[Dataset items]
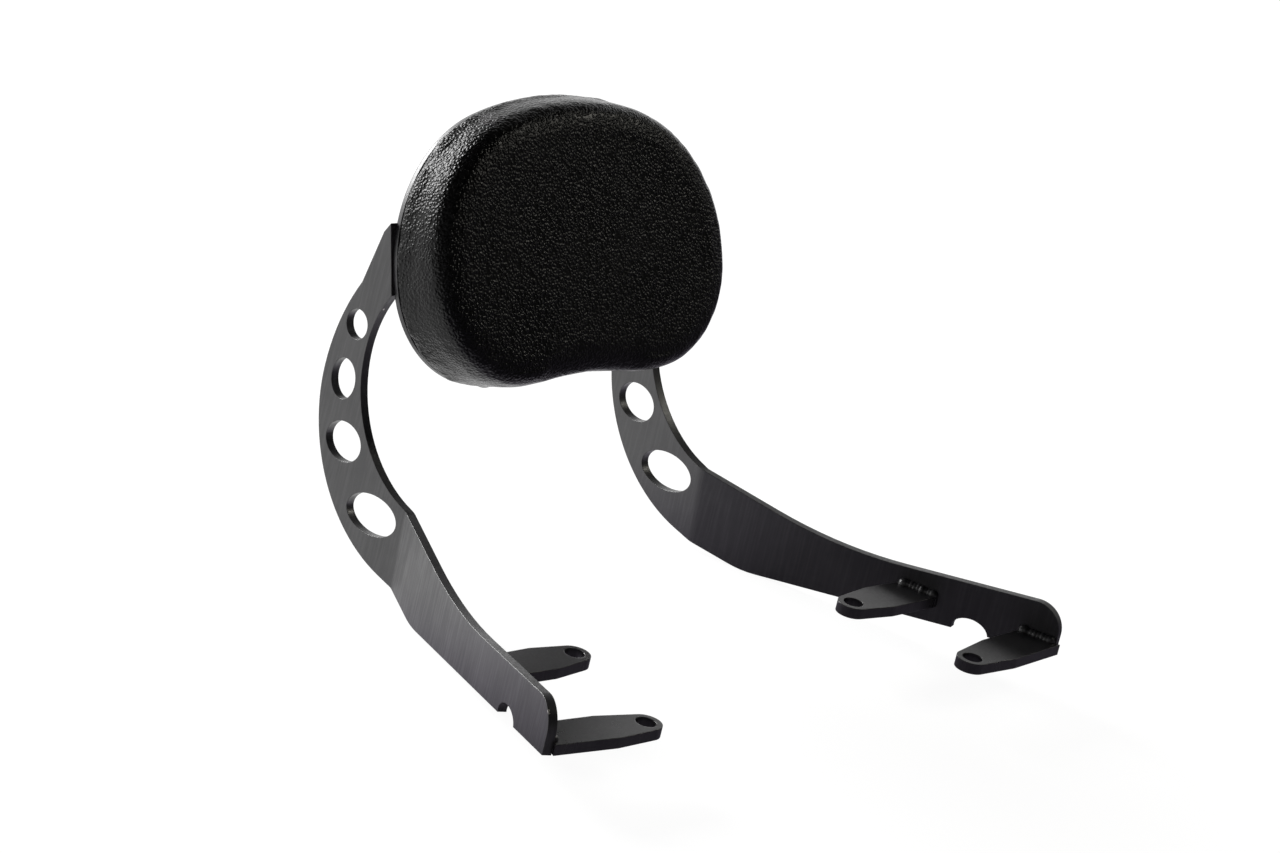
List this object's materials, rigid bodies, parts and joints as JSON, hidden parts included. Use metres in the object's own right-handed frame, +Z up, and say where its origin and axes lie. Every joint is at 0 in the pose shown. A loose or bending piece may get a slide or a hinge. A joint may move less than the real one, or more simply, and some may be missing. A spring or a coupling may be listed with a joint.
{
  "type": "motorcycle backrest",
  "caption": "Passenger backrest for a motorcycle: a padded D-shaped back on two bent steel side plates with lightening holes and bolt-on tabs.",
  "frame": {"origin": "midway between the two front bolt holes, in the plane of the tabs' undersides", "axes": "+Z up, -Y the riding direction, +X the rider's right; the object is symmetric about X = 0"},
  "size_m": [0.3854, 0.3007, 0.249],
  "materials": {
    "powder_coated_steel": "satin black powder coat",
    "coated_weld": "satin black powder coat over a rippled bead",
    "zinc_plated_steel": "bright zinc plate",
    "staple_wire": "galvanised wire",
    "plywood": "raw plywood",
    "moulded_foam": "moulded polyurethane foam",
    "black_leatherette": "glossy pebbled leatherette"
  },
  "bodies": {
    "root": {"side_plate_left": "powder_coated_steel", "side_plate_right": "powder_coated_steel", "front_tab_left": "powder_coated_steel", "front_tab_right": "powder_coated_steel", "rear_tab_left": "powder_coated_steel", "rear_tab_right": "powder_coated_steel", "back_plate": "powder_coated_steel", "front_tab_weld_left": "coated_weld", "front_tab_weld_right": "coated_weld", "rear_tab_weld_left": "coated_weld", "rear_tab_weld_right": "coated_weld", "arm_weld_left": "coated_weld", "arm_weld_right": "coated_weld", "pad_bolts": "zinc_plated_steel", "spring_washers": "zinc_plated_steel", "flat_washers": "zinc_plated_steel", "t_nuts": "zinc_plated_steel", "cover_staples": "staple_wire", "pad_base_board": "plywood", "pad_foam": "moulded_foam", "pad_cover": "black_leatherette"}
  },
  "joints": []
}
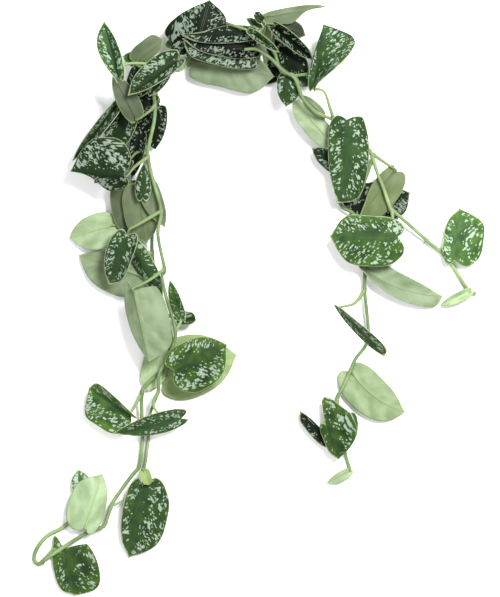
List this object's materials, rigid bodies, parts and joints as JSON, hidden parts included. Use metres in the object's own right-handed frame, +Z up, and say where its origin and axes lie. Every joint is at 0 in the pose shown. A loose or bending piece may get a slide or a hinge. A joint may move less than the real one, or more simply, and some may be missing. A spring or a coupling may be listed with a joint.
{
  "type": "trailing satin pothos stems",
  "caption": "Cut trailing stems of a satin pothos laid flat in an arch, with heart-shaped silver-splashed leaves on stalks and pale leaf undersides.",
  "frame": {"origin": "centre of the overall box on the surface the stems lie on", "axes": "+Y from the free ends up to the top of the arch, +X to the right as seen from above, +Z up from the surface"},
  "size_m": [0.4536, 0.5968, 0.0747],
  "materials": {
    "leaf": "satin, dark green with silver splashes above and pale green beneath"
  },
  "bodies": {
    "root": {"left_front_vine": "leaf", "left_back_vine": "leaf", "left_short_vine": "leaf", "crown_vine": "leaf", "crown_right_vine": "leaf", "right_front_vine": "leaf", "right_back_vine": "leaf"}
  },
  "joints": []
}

> Given instruction: Print again each line of the listing above, exactly as it appears.

> Exercise response:
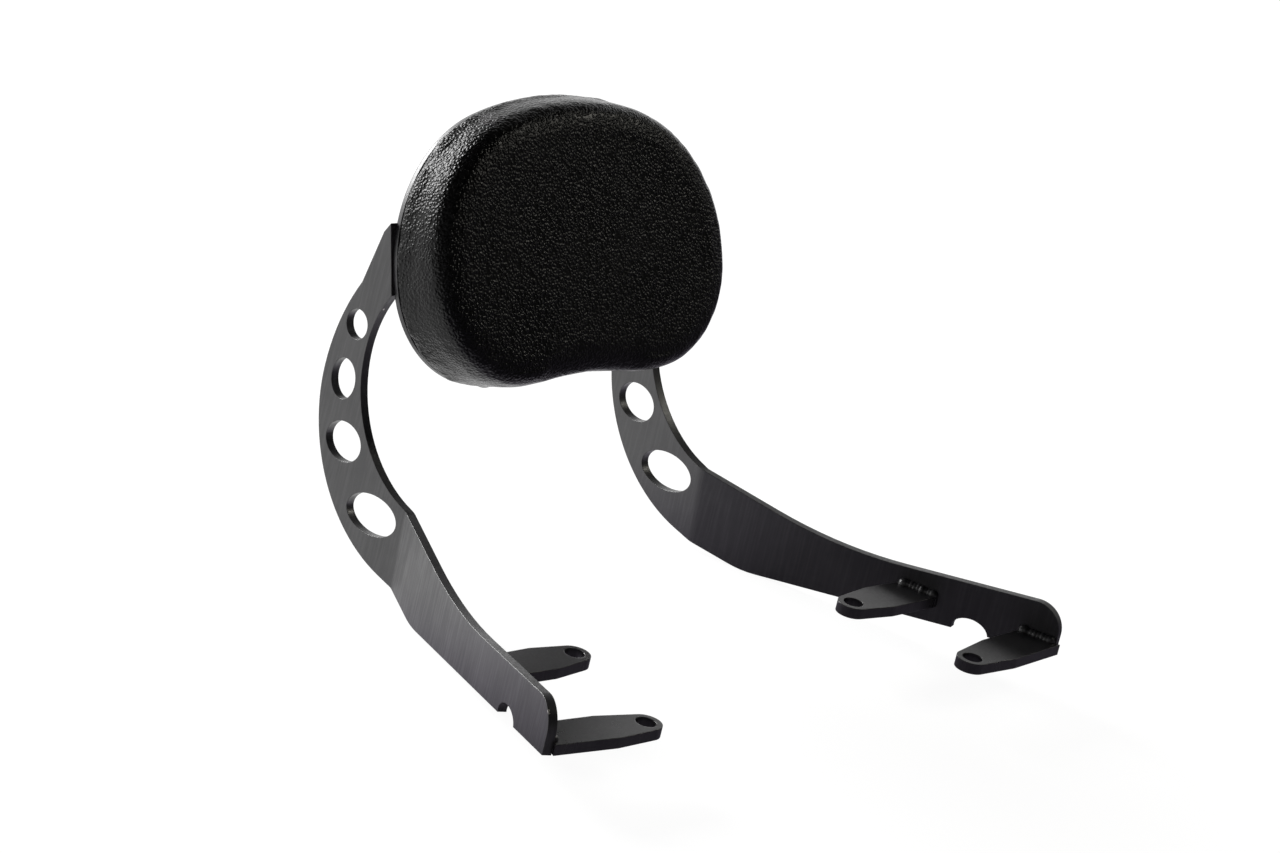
List this object's materials, rigid bodies, parts and joints as JSON, hidden parts included. Use metres in the object's own right-handed frame, +Z up, and say where its origin and axes lie. Every joint is at 0 in the pose shown. A loose or bending piece may get a slide or a hinge. A joint may move less than the real one, or more simply, and some may be missing. A spring or a coupling may be listed with a joint.
{
  "type": "motorcycle backrest",
  "caption": "Passenger backrest for a motorcycle: a padded D-shaped back on two bent steel side plates with lightening holes and bolt-on tabs.",
  "frame": {"origin": "midway between the two front bolt holes, in the plane of the tabs' undersides", "axes": "+Z up, -Y the riding direction, +X the rider's right; the object is symmetric about X = 0"},
  "size_m": [0.3854, 0.3007, 0.249],
  "materials": {
    "powder_coated_steel": "satin black powder coat",
    "coated_weld": "satin black powder coat over a rippled bead",
    "zinc_plated_steel": "bright zinc plate",
    "staple_wire": "galvanised wire",
    "plywood": "raw plywood",
    "moulded_foam": "moulded polyurethane foam",
    "black_leatherette": "glossy pebbled leatherette"
  },
  "bodies": {
    "root": {"side_plate_left": "powder_coated_steel", "side_plate_right": "powder_coated_steel", "front_tab_left": "powder_coated_steel", "front_tab_right": "powder_coated_steel", "rear_tab_left": "powder_coated_steel", "rear_tab_right": "powder_coated_steel", "back_plate": "powder_coated_steel", "front_tab_weld_left": "coated_weld", "front_tab_weld_right": "coated_weld", "rear_tab_weld_left": "coated_weld", "rear_tab_weld_right": "coated_weld", "arm_weld_left": "coated_weld", "arm_weld_right": "coated_weld", "pad_bolts": "zinc_plated_steel", "spring_washers": "zinc_plated_steel", "flat_washers": "zinc_plated_steel", "t_nuts": "zinc_plated_steel", "cover_staples": "staple_wire", "pad_base_board": "plywood", "pad_foam": "moulded_foam", "pad_cover": "black_leatherette"}
  },
  "joints": []
}
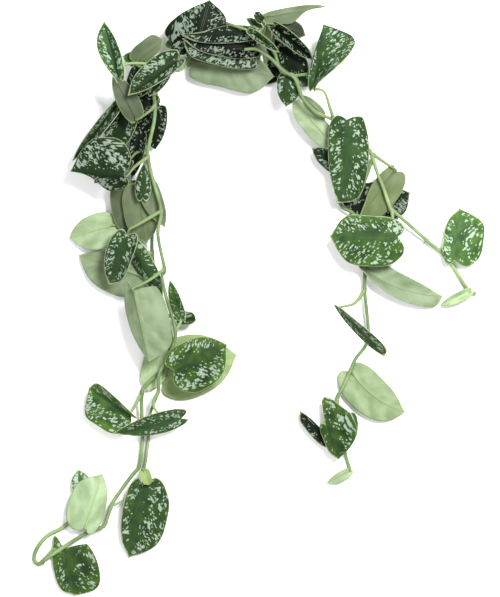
List this object's materials, rigid bodies, parts and joints as JSON, hidden parts included. Use metres in the object's own right-handed frame, +Z up, and say where its origin and axes lie. Every joint is at 0 in the pose shown. A loose or bending piece may get a slide or a hinge. A joint may move less than the real one, or more simply, and some may be missing. A spring or a coupling may be listed with a joint.
{
  "type": "trailing satin pothos stems",
  "caption": "Cut trailing stems of a satin pothos laid flat in an arch, with heart-shaped silver-splashed leaves on stalks and pale leaf undersides.",
  "frame": {"origin": "centre of the overall box on the surface the stems lie on", "axes": "+Y from the free ends up to the top of the arch, +X to the right as seen from above, +Z up from the surface"},
  "size_m": [0.4536, 0.5968, 0.0747],
  "materials": {
    "leaf": "satin, dark green with silver splashes above and pale green beneath"
  },
  "bodies": {
    "root": {"left_front_vine": "leaf", "left_back_vine": "leaf", "left_short_vine": "leaf", "crown_vine": "leaf", "crown_right_vine": "leaf", "right_front_vine": "leaf", "right_back_vine": "leaf"}
  },
  "joints": []
}